• Directive: Copy, character for character, the lines running from the one with "rearward(deckBody(-rearStation, -1)), deckPlastic);" to the one with "from math import", ends included. Leave out every other line.
═══ Dataset records ═══
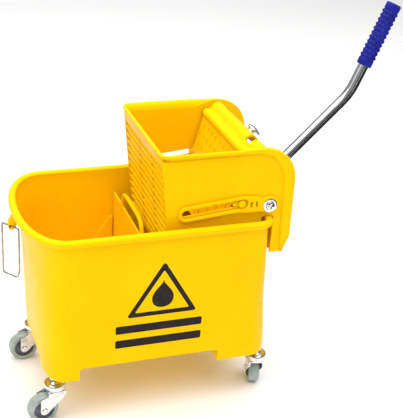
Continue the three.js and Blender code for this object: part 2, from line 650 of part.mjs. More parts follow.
// ---- castors ----
function castor(name, x, y, heading) {
  const swivel = new THREE.Group();
  swivel.position.set(x, y, 0);
  swivel.rotation.z = heading;
  bucketWithWringer.add(swivel);
  // stem pressed into the foot, with the dished cup that carries the ball race
  const stemProfile = [
    [0, 59.8], [17, 59.8], [17.5, 63.5], [14.5, 68.5], [8.5, 71], [8.5, FOOT_Z - GAP],
    [CASTOR_STEM_R, FOOT_Z - GAP], [CASTOR_STEM_R, 102], [0, 102],
  ].map(([r, z]) => new THREE.Vector2(r, z));
  const stem = new THREE.LatheGeometry(stemProfile, 14).rotateX(Math.PI / 2);
  add(`${name}_stem`, stem.translate(x, y, 0), zinc);

  const inner = WHEEL_W / 2 + 1.2;
  const cheekT = 2;
  const cheek = new THREE.Shape();
  cheek.moveTo(14, 59.4);
  cheek.lineTo(-13, 59.4);
  cheek.lineTo(-TRAIL - 6, WHEEL_R + 6);
  cheek.absarc(-TRAIL, WHEEL_R, 7.5, Math.PI * 0.8, Math.PI * 1.8);
  cheek.lineTo(12, 50);
  let fork = block(-14, 15, -inner - cheekT, inner + cheekT, 54.5, 59.4);
  fork = fork.add(slab(cheek, -inner - cheekT, -inner)).add(slab(cheek, inner, inner + cheekT));
  fork = fork.subtract(barY(-TRAIL, WHEEL_R, AXLE_R + GAP, -30, 30, 10));
  add(`${name}_fork`, geometryOf(fork), zinc, swivel);

  const half = WHEEL_W / 2;
  const tread = [
    [17.6, -half], [22.5, -half], [WHEEL_R, -half + 3], [WHEEL_R, half - 3], [22.5, half],
    [17.6, half], [17.6, -half],
  ].map(([r, z]) => new THREE.Vector2(r, z));
  const tyre = new THREE.LatheGeometry(tread, 22);
  add(`${name}_tyre`, tyre, tyreGrey, swivel).position.set(-TRAIL, 0, WHEEL_R);

  const bore = AXLE_R + GAP;
  const hubProfile = [
    [bore, -half - 0.6], [7, -half - 0.6], [7, -half + 2], [15, -half + 2], [15, -half], [17, -half],
    [17, half], [15, half], [15, half - 2], [7, half - 2], [7, half + 0.6], [bore, half + 0.6],
    [bore, -half - 0.6],
  ].map(([r, z]) => new THREE.Vector2(r, z));
  const hub = new THREE.LatheGeometry(hubProfile, 12);
  add(`${name}_hub`, hub, hubGrey, swivel).position.set(-TRAIL, 0, WHEEL_R);

  const end = inner + cheekT;
  const axleProfile = [
    [0, -end - 2], [5, -end - 2], [5, -end - GAP], [AXLE_R, -end - GAP], [AXLE_R, end + GAP], [5, end + GAP],
    [5, end + 2], [0, end + 2],
  ].map(([r, z]) => new THREE.Vector2(r, z));
  const axle = new THREE.LatheGeometry(axleProfile, 10);
  add(`${name}_axle`, axle, zinc, swivel).position.set(-TRAIL, 0, WHEEL_R);
}

// ---- assembly ----
add('bucket_body', geometryOf(bucketBody()), yellow);
add('front_wire_loop', wireLoop(), zinc);
add('divider_plate', geometryOf(dividerPlate()), yellow);
add('front_grate', geometryOf(frontGrate()), yellow);
add('drain_floor', geometryOf(drainFloor()), yellow);
add('rear_apron', geometryOf(rearApron()), yellow);
add('press_plate', geometryOf(pressPlate()), yellow);
add('press_hood', geometryOf(pressHood()), yellow);
add('thrust_pin', geometryOf(barY(THRUST_PIN.x, THRUST_PIN.y, CAM_PIN_R, -48, 48, 18)), steel);
add('return_pin', geometryOf(barY(RETURN_PIN.x, RETURN_PIN.y, CAM_PIN_R, -48, 48, 18)), steel);
add('pivot_shaft', geometryOf(pivotShaft()), steel);
add('handle_yoke', geometryOf(handleYoke()), yellow);
add('handle_tube', geometryOf(handleTube()), chrome);
add('handle_grip', handleGrip(), blue);
add('spare_socket_cap', geometryOf(spareCap()), chrome);
add('handle_bolt', geometryOf(barY(BOLT_AT.x, BOLT_AT.z, BOLT_R, -78.5, -51.5, 12)), zinc);
for (const side of [-1, 1]) {
  const hand = side < 0 ? 'left' : 'right';
  add(`${hand}_side_panel`, geometryOf(sidePanel(side)), yellow);
  add(`${hand}_guide_rail`, geometryOf(guideRail(side)), yellow);
  add(`${hand}_guide_shoe`, geometryOf(guideShoe(side)), yellow);
  add(`${hand}_shaft_washer`, geometryOf(shaftWasher(side)), chrome);
  add(`${hand}_shaft_screw`, geometryOf(shaftScrew(side)), chrome);
  add(`${hand}_torsion_spring`, rod(new Helix(side), 1.4, 30, 6), steel);
}
castor('front_left_castor', -STEM_X, -STEM_Y, THREE.MathUtils.degToRad(8));
castor('front_right_castor', -STEM_X, STEM_Y, THREE.MathUtils.degToRad(4));
castor('rear_left_castor', STEM_X, -STEM_Y, THREE.MathUtils.degToRad(-104));
castor('rear_right_castor', STEM_X, STEM_Y, THREE.MathUtils.degToRad(-40));

// The origin is on the floor under the middle of the whole object.
const bounds = new THREE.Box3().setFromObject(bucketWithWringer, true);
bucketWithWringer.position.x = -(bounds.min.x + bounds.max.x) / 2;

export default bucketWithWringer;
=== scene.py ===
import math

import bmesh
import bpy
from mathutils import Matrix, Vector


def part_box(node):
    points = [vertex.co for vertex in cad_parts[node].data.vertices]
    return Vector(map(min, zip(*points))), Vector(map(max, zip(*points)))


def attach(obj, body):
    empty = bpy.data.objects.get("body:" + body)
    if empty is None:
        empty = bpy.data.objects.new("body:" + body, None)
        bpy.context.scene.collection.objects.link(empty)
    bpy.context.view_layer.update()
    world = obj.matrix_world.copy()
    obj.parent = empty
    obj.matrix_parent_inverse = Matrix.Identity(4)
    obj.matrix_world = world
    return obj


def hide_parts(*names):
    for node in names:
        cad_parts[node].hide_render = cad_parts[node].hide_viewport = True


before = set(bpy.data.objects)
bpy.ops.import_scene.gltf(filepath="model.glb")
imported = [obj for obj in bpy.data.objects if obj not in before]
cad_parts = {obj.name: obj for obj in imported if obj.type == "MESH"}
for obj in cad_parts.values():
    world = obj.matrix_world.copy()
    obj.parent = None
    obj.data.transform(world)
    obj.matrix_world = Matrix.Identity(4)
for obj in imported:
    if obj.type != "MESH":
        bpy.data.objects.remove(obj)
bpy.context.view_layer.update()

# The part's own millimetres are shifted along X to the row frame. The shaft sits at X 165 there.
PIVOT_X = 165.0
PIVOT_Z = 368.0
shaft_low, shaft_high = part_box("pivot_shaft")
SHIFT = (shaft_low.x + shaft_high.x) / 2 * 1000 - PIVOT_X

# ---- dimensions, in the part's own millimetres ----
SKIRT_Z = 106.0
FLOOR_Z = 112.0
RIM_Z = 340.0
RIM_R = 6.5
WALL = 3.5
FRONT_FOOT_END_X = -141.0
REAR_FOOT_START_X = 95.0
FOOT_INNER_Y = 60.0
DIVIDER_X = -28.0
DIVIDER_TOP = 302.0
PANEL_IN_Y = 109.0
PANEL_OUT_Y = 113.0
FLANGE_OUT_Y = 117.0
SLOT_TILT = math.radians(6)
SLOT_FORWARD = Vector((-math.cos(SLOT_TILT), -math.sin(SLOT_TILT)))
SLOT_DOWN = Vector((math.sin(SLOT_TILT), -math.cos(SLOT_TILT)))
SHOE_X, SHOE_Z = 118.0, 373.5
GRATE_TOP = Vector((-17.0, 466.0))
GRATE_FOOT = Vector((3.0, 272.0))
PLATE_TOP = Vector((125.0, 443.0))
PLATE_FOOT = Vector((84.0, 293.0))
PRESS_HALF_W = 103.0
HOOD_NOTCH = 10.0
APRON_TOP = 338.0
LEVER_ANGLE = math.radians(45.3)
LEVER_Y = 65.0
LEVER_OFFSET = 10.2
TUBE_R = 8.5
CAM_RATIO = 50.0
CAM_START = 62.0
CAM_THICK = 10.0
LEVER_RANGE = math.radians(50)
WHEEL_R = 25.0
WHEEL_W = 19.0
TRAIL = 21.0
FORK_TOP = 59.4
FORK_SHEET = 2.0
STEM_X, STEM_Y = 177.0, 93.0
CASTORS = {
    "front_left_castor": (-STEM_X, -STEM_Y, 8),
    "front_right_castor": (-STEM_X, STEM_Y, 4),
    "rear_left_castor": (STEM_X, -STEM_Y, -104),
    "rear_right_castor": (STEM_X, STEM_Y, -40),
}


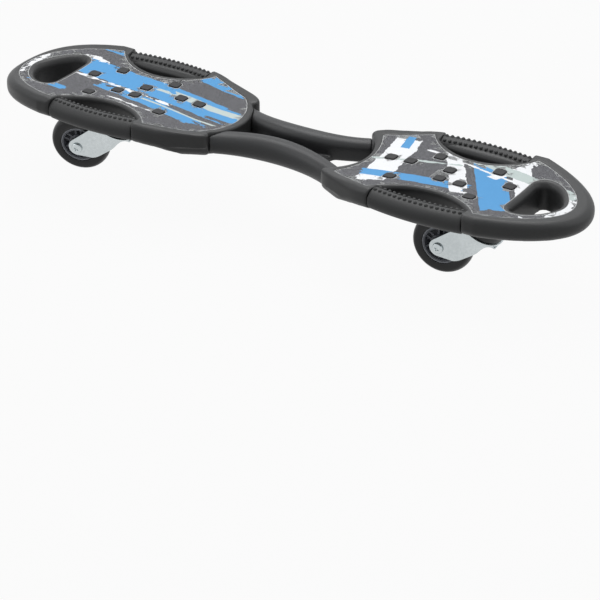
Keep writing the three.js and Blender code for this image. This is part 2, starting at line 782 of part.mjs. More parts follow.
// Swivel balls held in their retainer ring
function ballRing() {
  const balls = times(ballCount, (i) => {
    const angle = 2 * Math.PI * i / ballCount;
    return new THREE.IcosahedronGeometry(ballRadius)
      .translate(ballCircle * Math.cos(angle), ballCircle * Math.sin(angle), -raceLevel);
  });
  const retainer = upright(ring(
    ballCircle - retainerWidth / 2, ballCircle + retainerWidth / 2,
    -raceLevel - retainerThickness / 2, -raceLevel + retainerThickness / 2, 12,
  ));
  return geometryOf(joined([retainer, ...balls]));
}

// Fork about its axle: the crown plate under the balls and a bent leg each side of the wheel
function fork() {
  const top = axleDepth - crownTop;
  const outer = forkInnerHalf + sheetThickness;
  const centre = point(0, 0);
  const tangentPoint = (from, side) => point(legEndRadius, 0)
    .rotateAround(centre, from.angle() + side * Math.acos(legEndRadius / from.length()));
  const rearTop = point(axleTrail - crownRear, top);
  const frontTop = point(axleTrail + crownFront, top);
  const shin = point(legShinForward, legShinRise);
  const lipFoot = point(frontTop.x - sheetThickness, top - sheetThickness);
  const throat = new THREE.QuadraticBezierCurve(
    shin, point(legShinForward + lipThroat, lipFoot.y), lipFoot,
  ).getPoints(3);
  const knee = point(legKneeForward, -legKneeDrop);
  const rearTouch = tangentPoint(rearTop, 1);
  const lowTouch = tangentPoint(knee, -1);
  const endSteps = 5;
  const end = times(endSteps + 1, (i) => rearTouch.clone()
    .rotateAround(centre, (lowTouch.angle() - rearTouch.angle()) * i / endSteps));
  const bendTop = point(legBendTop, top);
  const bendFoot = lowTouch.clone().lerp(knee, (legBendFoot - lowTouch.x) / (knee.x - lowTouch.x));

  // How far the bend turns in a place on the leg
  const bendAlong = bendTop.clone().sub(bendFoot).normalize();
  const turnedIn = (x, z) => {
    const ahead = (x - bendFoot.x) * bendAlong.y - (z - bendFoot.y) * bendAlong.x;
    return Math.max(0, ahead) * Math.tan(legBend * degrees);
  };
  const panel = (outline) => {
    const geometry = new THREE.ExtrudeGeometry(new THREE.Shape(outline), {
      depth: sheetThickness, bevelEnabled: false,
    }).rotateX(Math.PI / 2).translate(0, outer, 0);
    const position = geometry.attributes.position;
    for (let i = 0; i < position.count; i += 1) {
      position.setY(i, position.getY(i) - turnedIn(position.getX(i), position.getZ(i)));
    }
    return geometry;
  };
  const panels = [
    panel([rearTop, ...end, bendFoot, bendTop]),
    panel([bendTop, bendFoot, knee, ...throat, frontTop]),
  ];
  const crownHalf = [
    point(frontTop.x, outer - turnedIn(frontTop.x, top)),
    point(bendTop.x, outer),
    point(rearTop.x, outer),
  ];
  const crownOutline = [...crownHalf, ...crownHalf.map((p) => point(p.x, -p.y)).reverse()];
  return geometryOf(cutBy(joined([prism(crownOutline, top - sheetThickness, top), ...bothSides(panels)]), [
    disc(kingpinRadius + fitGap, 0, axleDepth).translate(axleTrail, 0, 0),
    rod(axleRadius + fitGap, -overrun, overrun, boreSides),
  ]));
}

function tyre() {
  const seat = hubRadius + fitGap;
  return turned([[seat, -tyreBeadHalf], ...tread, [seat, tyreBeadHalf], [seat, -tyreBeadHalf]], wheelSides);
}

function wheelHub() {
  const face = hubWidth / 2;
  const shoulder = face - bearingWidth - fitGap;
  const seat = bearingRadius + fitGap;
  const rimInner = hubRadius - hubRim;
  const boss = turned([
    [hubShoulderRadius, -shoulder], [seat, -shoulder], [seat, -face], [hubBossRadius, -face],
    [hubBossRadius, face], [seat, face], [seat, shoulder], [hubShoulderRadius, shoulder],
    [hubShoulderRadius, -shoulder],
  ], boreSides);
  const ribLength = rimInner - hubBossRadius + 2 * overlap;
  const ribs = times(spokeCount, (i) => [-1, 1].map((side) => new THREE.BoxGeometry(
    ribLength, spokeWidth, spokeRib,
  ).translate(hubBossRadius - overlap + ribLength / 2, 0, side * spokeSpread)
    .rotateY(2 * Math.PI * i / spokeCount))).flat();
  return geometryOf(joined([ring(rimInner, hubRadius, -face, face, wheelSides), boss, ...ribs]));
}

function axleBolt() {
  const seat = forkInnerHalf + sheetThickness + fitGap;
  const head = rod(axleHeadRadius, -seat - axleHeadHeight, -seat);
  const shank = rod(axleRadius, -seat - overlap, seat + axleNutHeight + axleEnd, boreSides);
  return geometryOf(joined([head, shank]));
}

function axleNut() {
  const seat = forkInnerHalf + sheetThickness + fitGap;
  return geometryOf(solid(rod(axleNutRadius, seat, seat + axleNutHeight, 6))
    .subtract(solid(rod(axleRadius + fitGap, 0, seat + overrun, boreSides))));
}

function addCaster(parent, end, station, turn) {
  const mount = new THREE.Group();
  mount.position.set(station, 0, faceHeight);
  mount.rotation.y = tilt;
  parent.add(mount);
  add(mount, `${end}_base_plate`, basePlate(), zincSteel);
  plateScrewPlaces.forEach(({ x, y }, i) => {
    add(mount, `${end}_plate_screw_${i + 1}`, plateScrew(0).translate(x, y, 0), zincSteel);
  });
  add(mount, `${end}_kingpin`, kingpin(), zincSteel);
  add(mount, `${end}_kingpin_nut`, kingpinNut(), zincSteel);
  add(mount, `${end}_ball_ring`, ballRing(), ballSteel);

  const swivel = new THREE.Group();
  swivel.rotation.z = turn * degrees;
  mount.add(swivel);
  const axle = new THREE.Group();
  axle.position.set(-axleTrail, 0, -axleDepth);
  swivel.add(axle);
  const face = hubWidth / 2;
  const seat = face - bearingWidth;
  const spacer = (from, to) => ring(bearingBore, spacerRadius, from, to, boreSides);
  add(axle, `${end}_fork`, fork(), zincSteel);
  add(axle, `${end}_axle_bolt`, axleBolt(), zincSteel);
  add(axle, `${end}_axle_nut`, axleNut(), zincSteel);
  add(axle, `${end}_axle_spacer_left`, spacer(face + fitGap, forkInnerHalf - fitGap), zincSteel);
  add(axle, `${end}_axle_spacer_right`, spacer(fitGap - forkInnerHalf, -face - fitGap), zincSteel);
  const bearing = (from, to) => ring(bearingBore, bearingRadius, from, to, boreSides);
  add(axle, `${end}_wheel_bearing_left`, bearing(seat, face), ballSteel);
  add(axle, `${end}_wheel_bearing_right`, bearing(-face, -seat), ballSteel);
  add(axle, `${end}_bearing_spacer`, spacer(fitGap - seat, seat - fitGap), zincSteel);
  add(axle, `${end}_wheel_hub`, wheelHub(), hubPlastic);
  add(axle, `${end}_tyre`, tyre(), tyreRubber);
}

function flexLink() {
  const path = new ArcPath(place(0, armPinchHalf, armLevel), armRadius, armAngle, -1);
  const arm = sweep(oval(armHeight / 2, armWidth / 2, 12), path, 8);
  const tenon = armBlock(-overlap, tenonLength, tenonWidth, tenonHeight);
  const armHalfAt = (x) => armPinchHalf + armRadius - Math.sqrt(armRadius * armRadius - x * x);
  const steps = 6;
  const side = times(steps + 1, (i) => {
    const x = webHalfLength * (1 - 2 * i / steps);
    return point(x, armHalfAt(x));
  });
  const cornerHalf = armHalfAt(webHalfLength);
  const end = new THREE.QuadraticBezierCurve(
    point(webHalfLength, -cornerHalf),
    point(webHalfLength - 2 * webHollow, 0),
    point(webHalfLength, cornerHalf),
  ).getPoints(4).slice(1, -1);
  const outline = [
    ...side,
    ...end.map((p) => point(-p.x, -p.y)),
    ...side.map((p) => point(p.x, -p.y)).reverse(),
    ...end,
  ];
  const webBottom = armLevel - armHeight / 2 + overlap;
  const web = prism(outline, webBottom, webBottom + webThickness);
  const holes = bothSides(linkBoltHoles());
  return geometryOf(cutBy(joined([...bothSides([arm, tenon, rearward(tenon)]), web]), [
    ...holes, ...holes.map(rearward),
  ]));
}

// Four bolts that hold the link's arms in one deck, or in the other with a sign of -1
function addLinkBolts(end, sign) {
  const bolts = linkBoltStations.map(
    (station) => alongArm(bare(geometryOf(joined(linkBolt(0)))).translate(station, 0, 0)),
  );
  bothSides(bolts).forEach((bolt, i) => {
    add(board, `${end}_link_bolt_${i + 1}`, sign > 0 ? bolt : rearward(bolt), zincSteel);
  });
}

const board = new THREE.Group();
const frontStation = casterLead + casterStation;
const rearStation = casterLead - casterStation;
const tape = tapeSheet();
const leftGrip = sideGrip();
const rightGrip = mirrored(leftGrip, 1, -1);

add(board, 'front_deck', deckBody(frontStation, 1), deckPlastic);
add(board, 'front_grip_tape', tape, gripTape);
add(board, 'front_side_grip_left', leftGrip, softGrip);
add(board, 'front_side_grip_right', rightGrip, softGrip);
addLinkBolts('front', 1);
addCaster(board, 'front', frontStation, frontTurn);

add(board, 'rear_deck', rearward(deckBody(-rearStation, -1)), deckPlastic);
add(board, 'rear_grip_tape', rearward(tape), gripTape);
add(board, 'rear_side_grip_left', rearward(leftGrip), softGrip);
add(board, 'rear_side_grip_right', rearward(rightGrip), softGrip);
addLinkBolts('rear', -1);
addCaster(board, 'rear', rearStation, rearTurn);

add(board, 'flex_link', flexLink(), linkPlastic);

export default board;
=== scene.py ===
# Caster board: two foot decks joined by a springy twin-arm link, with a swivelling wheel under each deck.
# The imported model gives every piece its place. Outlines are worked in millimetres and made in metres.
from math import acos, asin, atan2, cos, hypot, pi, radians, sin, sqrt, tan

import bmesh
import bpy
from mathutils import Matrix, Vector


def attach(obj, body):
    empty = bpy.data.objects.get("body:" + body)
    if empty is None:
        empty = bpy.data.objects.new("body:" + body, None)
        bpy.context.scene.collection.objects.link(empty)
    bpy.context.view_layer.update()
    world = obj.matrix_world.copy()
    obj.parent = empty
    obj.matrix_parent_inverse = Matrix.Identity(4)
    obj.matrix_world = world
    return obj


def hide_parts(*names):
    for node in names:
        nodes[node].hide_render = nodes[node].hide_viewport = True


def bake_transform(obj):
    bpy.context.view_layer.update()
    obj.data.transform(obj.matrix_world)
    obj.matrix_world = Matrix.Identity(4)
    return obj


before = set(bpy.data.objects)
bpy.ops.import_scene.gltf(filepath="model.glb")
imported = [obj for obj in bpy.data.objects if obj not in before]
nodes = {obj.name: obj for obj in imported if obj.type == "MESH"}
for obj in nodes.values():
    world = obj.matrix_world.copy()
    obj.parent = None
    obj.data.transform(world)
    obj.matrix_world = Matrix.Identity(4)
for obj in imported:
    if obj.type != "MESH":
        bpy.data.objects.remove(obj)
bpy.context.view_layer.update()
ENDS = {"front": 1, "rear": -1}  # which way each end lies, and below each side
SIDES = {"left": 1, "right": -1}
EDGE_ANGLE = 32  # metal edges bent by more than this many degrees look sharp


def placed(name, data):
    made = bpy.data.objects.new(name, data)
    bpy.context.collection.objects.link(made)
    return made


def new_material(name):
    made = bpy.data.materials.new(name)
    made.use_nodes = True
    return made, made.node_tree, made.node_tree.nodes["Principled BSDF"]


def fill(node, inputs):
    """Fills a node's inputs, each from a (socket, source or value) pair."""
    for socket, source in inputs:
        if isinstance(source, bpy.types.NodeSocket):
            node.id_data.links.new(source, node.inputs[socket])
        else:
            node.inputs[socket].default_value = source
    return node


def put(tree, kind, inputs=(), **values):
    """Adds a node, sets its properties and fills its inputs."""
    node = tree.nodes.new(kind)
    for key, value in values.items():
        setattr(node, key, value)
    return fill(node, inputs)


def maths(tree, operation, *terms):
    return put(tree, "ShaderNodeMath", enumerate(terms), operation=operation).outputs[0]


# --- Studio ---
# A plain white floor, a large soft light overhead with weaker ones at the sides, and a long lens from the
# board's right and front, looking down on it as a product photographer would.
floor_reach, floor_bounce, floor_white, sky_light = 15, 0.22, 0.95, 0.18
floor_mesh = bpy.data.meshes.new("studio_floor")
floor_corners = [(x * floor_reach, y * floor_reach, 0) for x, y in ((-1, -1), (1, -1), (1, 1), (-1, 1))]
floor_mesh.from_pydata(floor_corners, [], [(0, 1, 2, 3)])
placed("studio_floor", floor_mesh)


def plainly_seen(tree):
    """1 for what the lens, a reflection or clear material sees, 0 for what lights the object."""
    path = put(tree, "ShaderNodeLightPath")
    seen = path.outputs["Is Camera Ray"]
    for kind in ("Is Glossy Ray", "Is Transmission Ray"):
        seen = maths(tree, "MAXIMUM", seen, path.outputs[kind])
    return seen


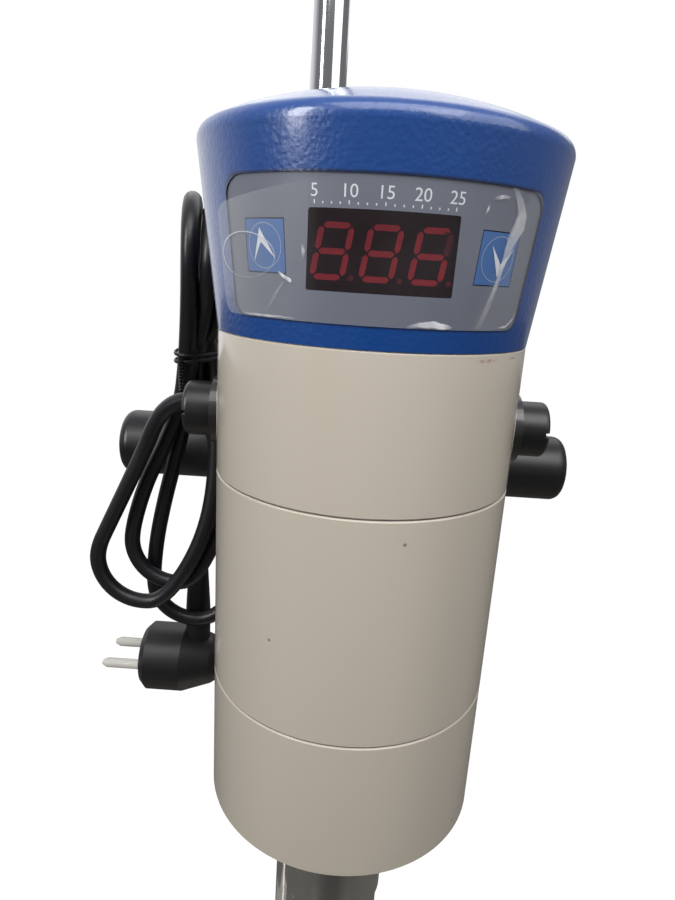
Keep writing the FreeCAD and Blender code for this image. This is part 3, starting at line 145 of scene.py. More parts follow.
# 1 at a place in mm, 0 beyond the radius; flat stretches the coordinates and so squeezes the spot
def near(where, place, radius, flat=(1, 1, 1)):
    centre = [a * b * mm for a, b in zip(place, flat)]
    away = where.node("ShaderNodeVectorMath", {0: stretched(where, flat), 1: centre}, 1, operation='DISTANCE')
    return 1 - away.above(radius * mm, radius * 0.35 * mm)


def bumped(shader, height, strength, distance):
    bump = height.node("ShaderNodeBump", {"Height": height, "Strength": strength, "Distance": distance})
    feed(shader, "Normal", bump)


def dress(node, material):  # gives a CAD node its finish
    data = nodes[node].data
    data.materials.clear()
    data.materials.append(material)


# World and floor: white to the camera, a plain soft level for the object, but a painted shadow on the floor in
# front that only the object sees
studio = {"soft": (0.25, 0.25, 0.26), "mirrored": (0.24, 0.24, 0.25), "bright": (1.0, 1.0, 1.02),
          "floor": (0.42, 0.42, 0.42), "floorShare": 0.75, "floorWhite": 1.3,
          "bounce": (0.20, 0.19, 0.17), "frontShadowBounce": (0.05, 0.047, 0.043),
          "brightLeft": (0.24, 0.16), "brightBehind": (0.15, 0.35), "brightAbove": (0.75, 0.2),
          "shadowFront": (0.16, 0.12), "shadowWide": (0.20, 0.14), "floorSize": 6, "floorDrop": 0.0004}

def makeWorld(values):  # gloss mirrors a bright side behind to the left and a half bright one above
    world = bpy.data.worlds.new("studio")
    world.use_nodes = True
    scene.world = world
    tree = world.node_tree
    tree.nodes.clear()
    path = tree.nodes.new("ShaderNodeLightPath")
    x, y, z = Sock(tree, tree.nodes.new("ShaderNodeTexCoord").outputs["Generated"]).parts()
    seen = Sock(tree, path.outputs["Is Camera Ray"]).most(Sock(tree, path.outputs["Is Transmission Ray"]))
    glossy = Sock(tree, path.outputs["Is Glossy Ray"])
    bright = (x * -1.0).above(*values["brightLeft"]) * y.above(*values["brightBehind"])
    bright = bright.most(z.above(*values["brightAbove"]) * 0.5)
    mirrored = bright.mixed(values["mirrored"], values["bright"])
    level = seen.mixed(glossy.mixed(values["soft"], mirrored), (1, 1, 1))
    background = level.node("ShaderNodeBackground", {"Color": level, "Strength": 1.0})
    output = tree.nodes.new("ShaderNodeOutputWorld")
    tree.links.new(background.socket, output.inputs["Surface"])


def makeFloor(values):
    bpy.ops.mesh.primitive_plane_add(size=values["floorSize"], location=(0, 0, -values["floorDrop"]))
    floor = bpy.context.object
    floor.name = "floor"
    material, where, shader = newMaterial("floorPale", Roughness=0.9)
    tree = where.tree
    seen = Sock(tree, tree.nodes.new("ShaderNodeLightPath").outputs["Is Camera Ray"])
    x, y, _ = where.parts()  # painted shadow: what the object mirrors of it, and the light it throws back, is darker in front, where its user stands
    frontShadow = (y * -1.0).above(*values["shadowFront"]) * (1 - abs(x).above(*values["shadowWide"]))
    bounce = frontShadow.mixed(values["bounce"], values["frontShadowBounce"])
    feed(shader, "Base Color", seen.mixed(bounce, values["floor"]))
    white = seen.node("ShaderNodeEmission", {"Strength": values["floorWhite"]})
    lit = Sock(tree, shader.outputs[0])
    mix = seen.node("ShaderNodeMixShader", {0: seen * values["floorShare"], 1: lit, 2: white})
    tree.links.new(mix.socket, tree.nodes["Material Output"].inputs["Surface"])
    floor.data.materials.append(material)
    bpy.ops.object.transform_apply(location=True)
    bpy.ops.object.select_all(action='DESELECT')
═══
• Result of this task:
add(board, 'rear_deck', rearward(deckBody(-rearStation, -1)), deckPlastic);
add(board, 'rear_grip_tape', rearward(tape), gripTape);
add(board, 'rear_side_grip_left', rearward(leftGrip), softGrip);
add(board, 'rear_side_grip_right', rearward(rightGrip), softGrip);
addLinkBolts('rear', -1);
addCaster(board, 'rear', rearStation, rearTurn);

add(board, 'flex_link', flexLink(), linkPlastic);

export default board;
=== scene.py ===
# Caster board: two foot decks joined by a springy twin-arm link, with a swivelling wheel under each deck.
# The imported model gives every piece its place. Outlines are worked in millimetres and made in metres.
from math import acos, asin, atan2, cos, hypot, pi, radians, sin, sqrt, tan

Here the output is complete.